Exercise prompt. Repeat the entire listing exactly.
* BEGIN Supplied material *
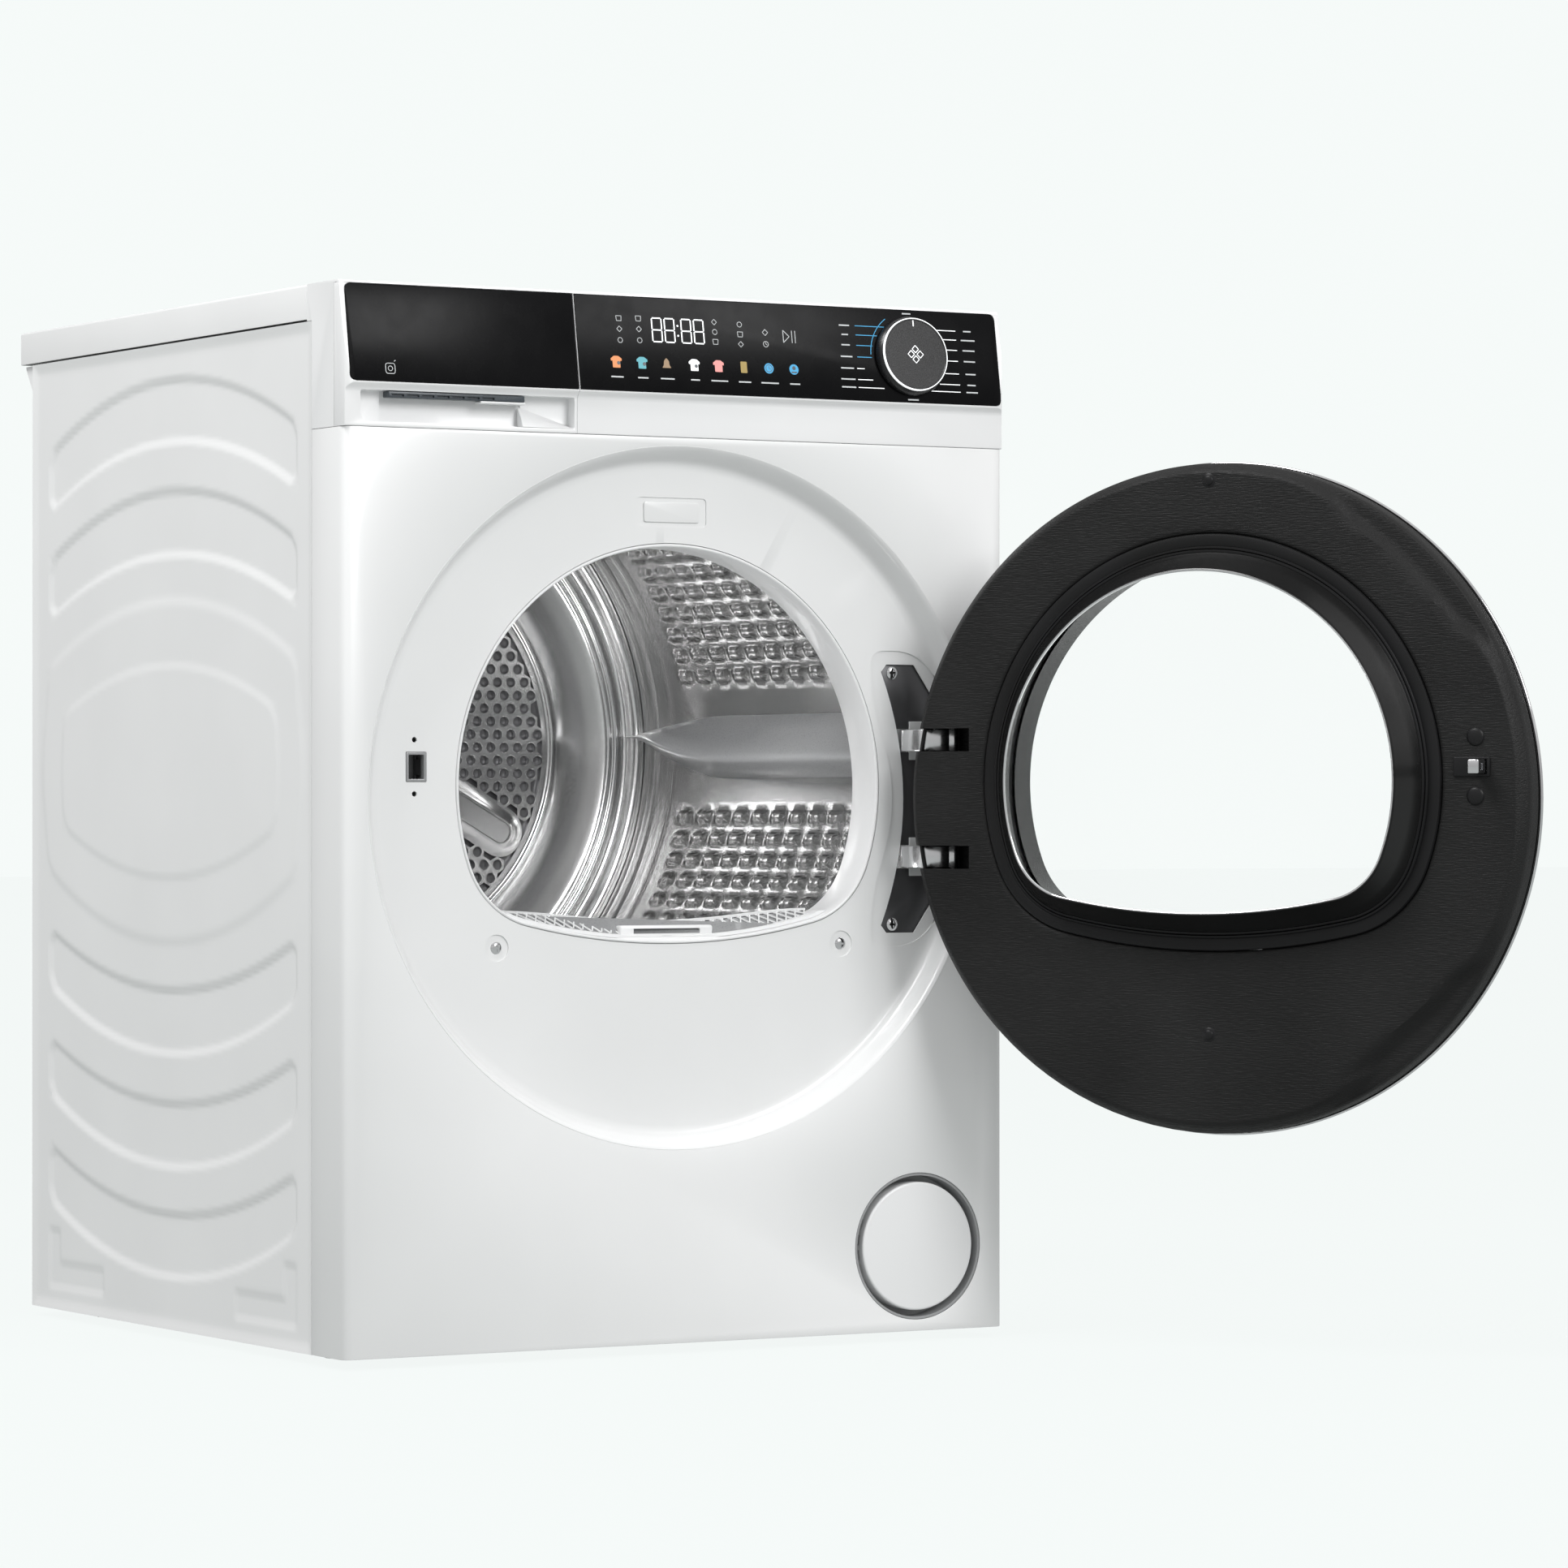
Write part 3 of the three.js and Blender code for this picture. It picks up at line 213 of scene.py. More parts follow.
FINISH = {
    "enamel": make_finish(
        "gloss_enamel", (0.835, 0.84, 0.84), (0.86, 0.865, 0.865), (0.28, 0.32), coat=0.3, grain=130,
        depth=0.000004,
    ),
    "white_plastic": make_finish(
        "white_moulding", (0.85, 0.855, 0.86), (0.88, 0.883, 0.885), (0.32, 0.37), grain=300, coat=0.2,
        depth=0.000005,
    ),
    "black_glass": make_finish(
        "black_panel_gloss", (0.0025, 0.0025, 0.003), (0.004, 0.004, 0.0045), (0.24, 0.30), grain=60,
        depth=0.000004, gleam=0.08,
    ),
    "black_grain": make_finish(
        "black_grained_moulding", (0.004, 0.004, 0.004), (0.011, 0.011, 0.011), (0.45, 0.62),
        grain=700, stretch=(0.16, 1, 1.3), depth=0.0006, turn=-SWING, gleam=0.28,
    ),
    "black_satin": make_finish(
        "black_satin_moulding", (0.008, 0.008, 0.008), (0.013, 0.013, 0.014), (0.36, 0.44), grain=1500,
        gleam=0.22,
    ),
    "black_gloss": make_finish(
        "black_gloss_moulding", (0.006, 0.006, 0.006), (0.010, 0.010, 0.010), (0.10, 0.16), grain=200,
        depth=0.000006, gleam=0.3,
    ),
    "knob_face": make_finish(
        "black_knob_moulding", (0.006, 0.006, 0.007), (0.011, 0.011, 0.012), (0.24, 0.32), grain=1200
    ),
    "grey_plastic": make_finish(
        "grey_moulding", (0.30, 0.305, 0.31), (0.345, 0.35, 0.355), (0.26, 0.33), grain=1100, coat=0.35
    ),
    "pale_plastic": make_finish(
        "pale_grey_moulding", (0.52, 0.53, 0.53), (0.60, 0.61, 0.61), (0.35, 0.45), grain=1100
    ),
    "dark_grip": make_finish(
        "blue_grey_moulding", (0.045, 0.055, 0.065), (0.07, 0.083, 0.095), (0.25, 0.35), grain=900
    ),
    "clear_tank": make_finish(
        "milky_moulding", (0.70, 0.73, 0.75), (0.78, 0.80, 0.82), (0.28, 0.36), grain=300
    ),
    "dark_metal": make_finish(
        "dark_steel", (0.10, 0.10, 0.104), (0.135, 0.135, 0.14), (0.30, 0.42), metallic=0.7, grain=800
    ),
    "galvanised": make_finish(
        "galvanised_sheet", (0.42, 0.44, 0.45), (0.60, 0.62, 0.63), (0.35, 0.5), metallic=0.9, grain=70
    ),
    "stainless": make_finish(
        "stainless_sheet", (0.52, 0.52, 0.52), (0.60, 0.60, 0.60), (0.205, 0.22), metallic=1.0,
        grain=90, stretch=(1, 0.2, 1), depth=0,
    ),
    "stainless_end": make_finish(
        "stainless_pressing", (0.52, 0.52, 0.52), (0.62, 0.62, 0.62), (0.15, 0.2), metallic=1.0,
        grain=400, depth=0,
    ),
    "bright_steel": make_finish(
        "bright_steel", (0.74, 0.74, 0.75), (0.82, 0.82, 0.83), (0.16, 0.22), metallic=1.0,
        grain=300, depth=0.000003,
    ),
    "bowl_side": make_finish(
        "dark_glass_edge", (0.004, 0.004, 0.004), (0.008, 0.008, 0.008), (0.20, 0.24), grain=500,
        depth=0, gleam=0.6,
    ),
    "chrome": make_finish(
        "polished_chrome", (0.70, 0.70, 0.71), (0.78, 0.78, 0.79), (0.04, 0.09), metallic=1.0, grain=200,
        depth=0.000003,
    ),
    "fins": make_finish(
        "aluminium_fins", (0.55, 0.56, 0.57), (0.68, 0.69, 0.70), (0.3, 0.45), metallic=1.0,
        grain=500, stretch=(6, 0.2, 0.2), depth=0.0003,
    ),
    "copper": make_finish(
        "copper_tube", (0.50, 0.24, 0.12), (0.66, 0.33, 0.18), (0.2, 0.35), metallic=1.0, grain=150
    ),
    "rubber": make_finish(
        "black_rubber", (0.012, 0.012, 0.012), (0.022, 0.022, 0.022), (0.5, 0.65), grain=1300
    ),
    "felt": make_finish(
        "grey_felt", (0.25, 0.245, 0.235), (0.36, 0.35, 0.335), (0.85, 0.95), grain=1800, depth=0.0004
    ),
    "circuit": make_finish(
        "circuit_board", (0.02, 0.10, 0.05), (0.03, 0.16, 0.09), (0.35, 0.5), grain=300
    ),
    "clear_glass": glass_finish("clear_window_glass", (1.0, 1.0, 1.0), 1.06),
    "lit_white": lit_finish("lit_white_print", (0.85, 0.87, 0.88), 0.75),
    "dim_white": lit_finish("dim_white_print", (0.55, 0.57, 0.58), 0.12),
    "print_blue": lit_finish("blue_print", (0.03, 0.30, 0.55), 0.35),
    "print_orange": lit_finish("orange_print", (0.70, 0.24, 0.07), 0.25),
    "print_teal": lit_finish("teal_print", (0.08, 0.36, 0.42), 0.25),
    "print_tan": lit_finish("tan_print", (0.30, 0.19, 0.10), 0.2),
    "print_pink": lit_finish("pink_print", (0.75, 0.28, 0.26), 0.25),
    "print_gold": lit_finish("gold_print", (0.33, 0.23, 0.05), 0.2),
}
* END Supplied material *
Result of this exercise.
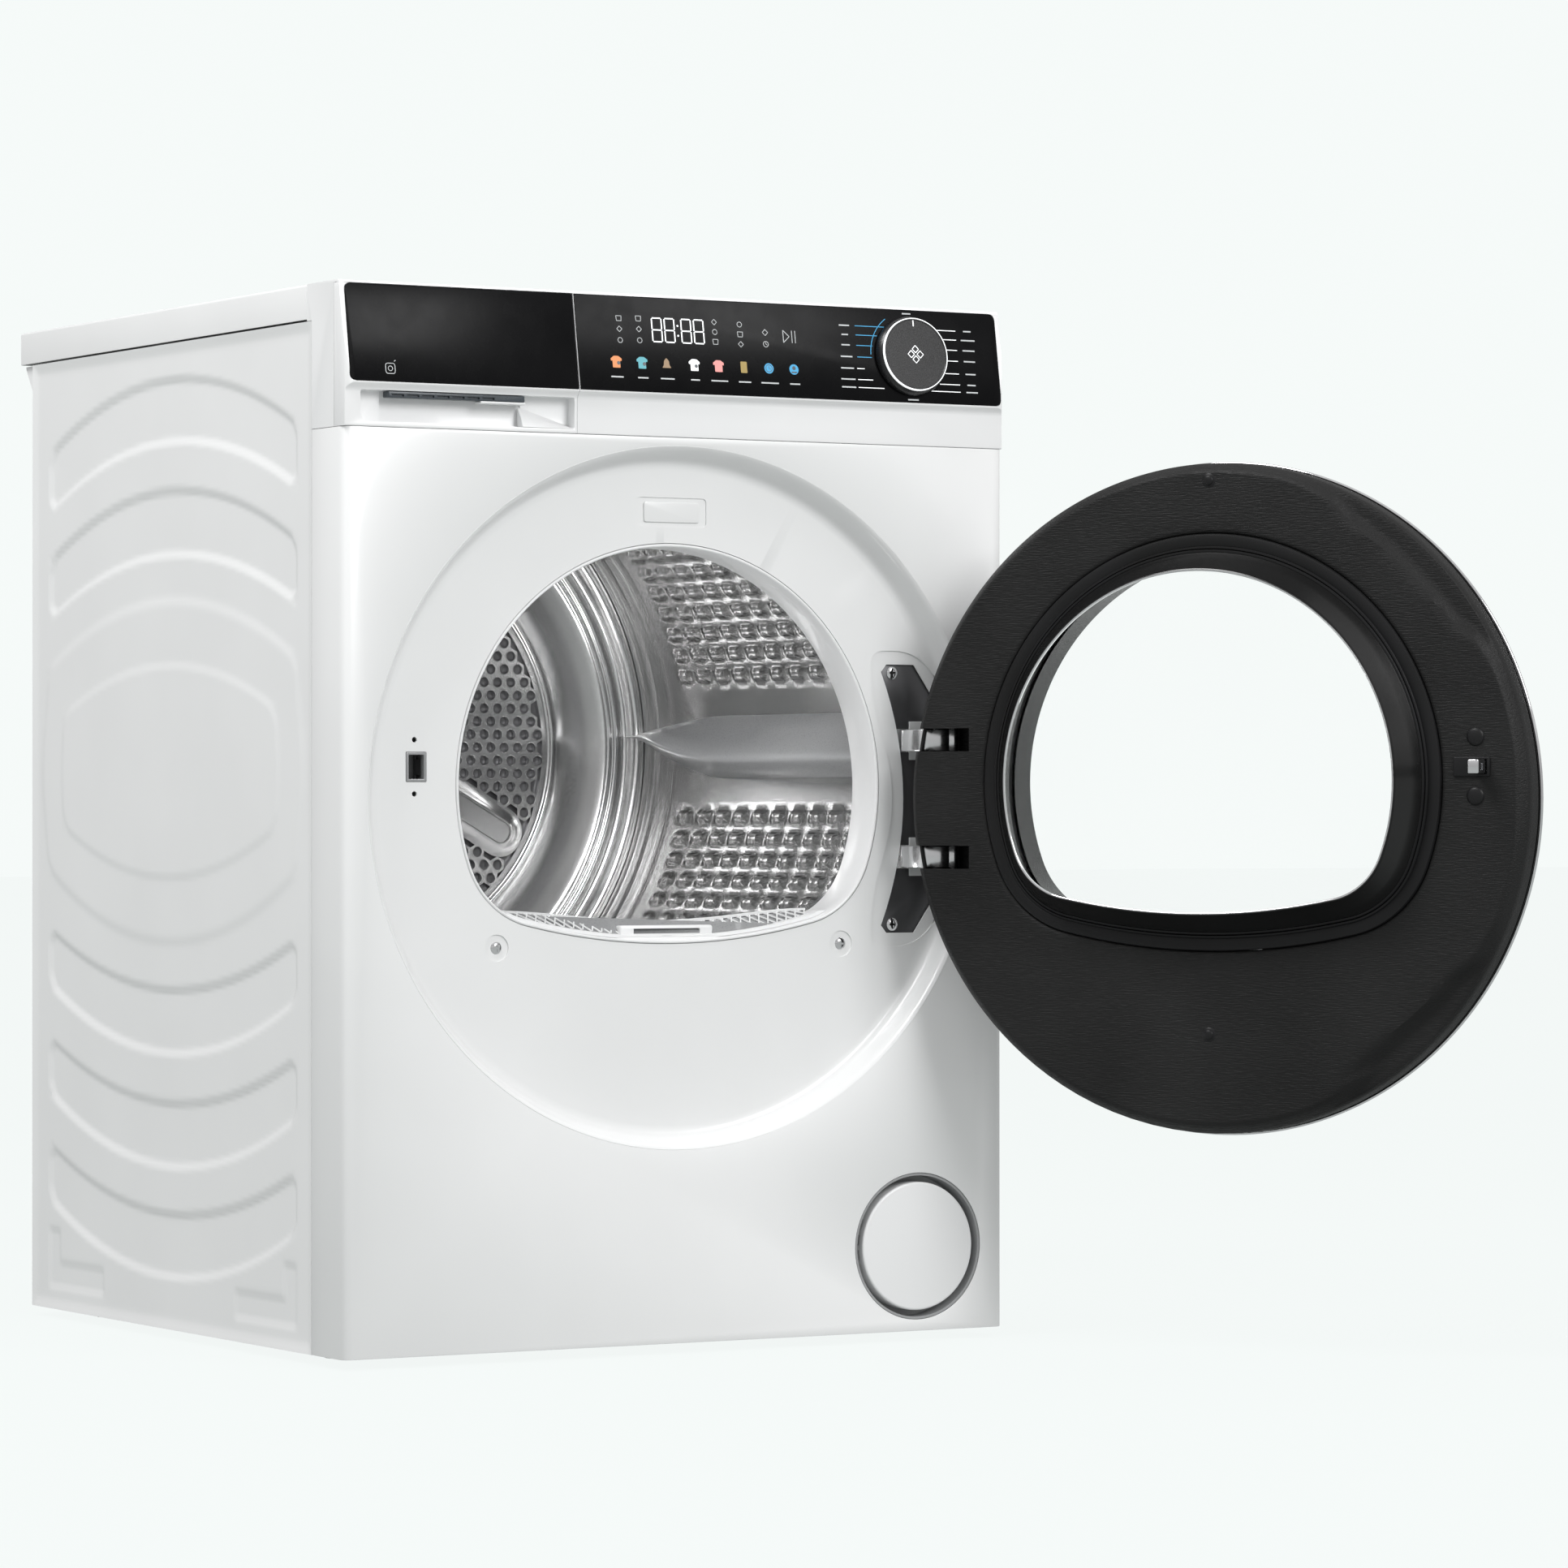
Write part 3 of the three.js and Blender code for this picture. It picks up at line 213 of scene.py. More parts follow.
FINISH = {
    "enamel": make_finish(
        "gloss_enamel", (0.835, 0.84, 0.84), (0.86, 0.865, 0.865), (0.28, 0.32), coat=0.3, grain=130,
        depth=0.000004,
    ),
    "white_plastic": make_finish(
        "white_moulding", (0.85, 0.855, 0.86), (0.88, 0.883, 0.885), (0.32, 0.37), grain=300, coat=0.2,
        depth=0.000005,
    ),
    "black_glass": make_finish(
        "black_panel_gloss", (0.0025, 0.0025, 0.003), (0.004, 0.004, 0.0045), (0.24, 0.30), grain=60,
        depth=0.000004, gleam=0.08,
    ),
    "black_grain": make_finish(
        "black_grained_moulding", (0.004, 0.004, 0.004), (0.011, 0.011, 0.011), (0.45, 0.62),
        grain=700, stretch=(0.16, 1, 1.3), depth=0.0006, turn=-SWING, gleam=0.28,
    ),
    "black_satin": make_finish(
        "black_satin_moulding", (0.008, 0.008, 0.008), (0.013, 0.013, 0.014), (0.36, 0.44), grain=1500,
        gleam=0.22,
    ),
    "black_gloss": make_finish(
        "black_gloss_moulding", (0.006, 0.006, 0.006), (0.010, 0.010, 0.010), (0.10, 0.16), grain=200,
        depth=0.000006, gleam=0.3,
    ),
    "knob_face": make_finish(
        "black_knob_moulding", (0.006, 0.006, 0.007), (0.011, 0.011, 0.012), (0.24, 0.32), grain=1200
    ),
    "grey_plastic": make_finish(
        "grey_moulding", (0.30, 0.305, 0.31), (0.345, 0.35, 0.355), (0.26, 0.33), grain=1100, coat=0.35
    ),
    "pale_plastic": make_finish(
        "pale_grey_moulding", (0.52, 0.53, 0.53), (0.60, 0.61, 0.61), (0.35, 0.45), grain=1100
    ),
    "dark_grip": make_finish(
        "blue_grey_moulding", (0.045, 0.055, 0.065), (0.07, 0.083, 0.095), (0.25, 0.35), grain=900
    ),
    "clear_tank": make_finish(
        "milky_moulding", (0.70, 0.73, 0.75), (0.78, 0.80, 0.82), (0.28, 0.36), grain=300
    ),
    "dark_metal": make_finish(
        "dark_steel", (0.10, 0.10, 0.104), (0.135, 0.135, 0.14), (0.30, 0.42), metallic=0.7, grain=800
    ),
    "galvanised": make_finish(
        "galvanised_sheet", (0.42, 0.44, 0.45), (0.60, 0.62, 0.63), (0.35, 0.5), metallic=0.9, grain=70
    ),
    "stainless": make_finish(
        "stainless_sheet", (0.52, 0.52, 0.52), (0.60, 0.60, 0.60), (0.205, 0.22), metallic=1.0,
        grain=90, stretch=(1, 0.2, 1), depth=0,
    ),
    "stainless_end": make_finish(
        "stainless_pressing", (0.52, 0.52, 0.52), (0.62, 0.62, 0.62), (0.15, 0.2), metallic=1.0,
        grain=400, depth=0,
    ),
    "bright_steel": make_finish(
        "bright_steel", (0.74, 0.74, 0.75), (0.82, 0.82, 0.83), (0.16, 0.22), metallic=1.0,
        grain=300, depth=0.000003,
    ),
    "bowl_side": make_finish(
        "dark_glass_edge", (0.004, 0.004, 0.004), (0.008, 0.008, 0.008), (0.20, 0.24), grain=500,
        depth=0, gleam=0.6,
    ),
    "chrome": make_finish(
        "polished_chrome", (0.70, 0.70, 0.71), (0.78, 0.78, 0.79), (0.04, 0.09), metallic=1.0, grain=200,
        depth=0.000003,
    ),
    "fins": make_finish(
        "aluminium_fins", (0.55, 0.56, 0.57), (0.68, 0.69, 0.70), (0.3, 0.45), metallic=1.0,
        grain=500, stretch=(6, 0.2, 0.2), depth=0.0003,
    ),
    "copper": make_finish(
        "copper_tube", (0.50, 0.24, 0.12), (0.66, 0.33, 0.18), (0.2, 0.35), metallic=1.0, grain=150
    ),
    "rubber": make_finish(
        "black_rubber", (0.012, 0.012, 0.012), (0.022, 0.022, 0.022), (0.5, 0.65), grain=1300
    ),
    "felt": make_finish(
        "grey_felt", (0.25, 0.245, 0.235), (0.36, 0.35, 0.335), (0.85, 0.95), grain=1800, depth=0.0004
    ),
    "circuit": make_finish(
        "circuit_board", (0.02, 0.10, 0.05), (0.03, 0.16, 0.09), (0.35, 0.5), grain=300
    ),
    "clear_glass": glass_finish("clear_window_glass", (1.0, 1.0, 1.0), 1.06),
    "lit_white": lit_finish("lit_white_print", (0.85, 0.87, 0.88), 0.75),
    "dim_white": lit_finish("dim_white_print", (0.55, 0.57, 0.58), 0.12),
    "print_blue": lit_finish("blue_print", (0.03, 0.30, 0.55), 0.35),
    "print_orange": lit_finish("orange_print", (0.70, 0.24, 0.07), 0.25),
    "print_teal": lit_finish("teal_print", (0.08, 0.36, 0.42), 0.25),
    "print_tan": lit_finish("tan_print", (0.30, 0.19, 0.10), 0.2),
    "print_pink": lit_finish("pink_print", (0.75, 0.28, 0.26), 0.25),
    "print_gold": lit_finish("gold_print", (0.33, 0.23, 0.05), 0.2),
}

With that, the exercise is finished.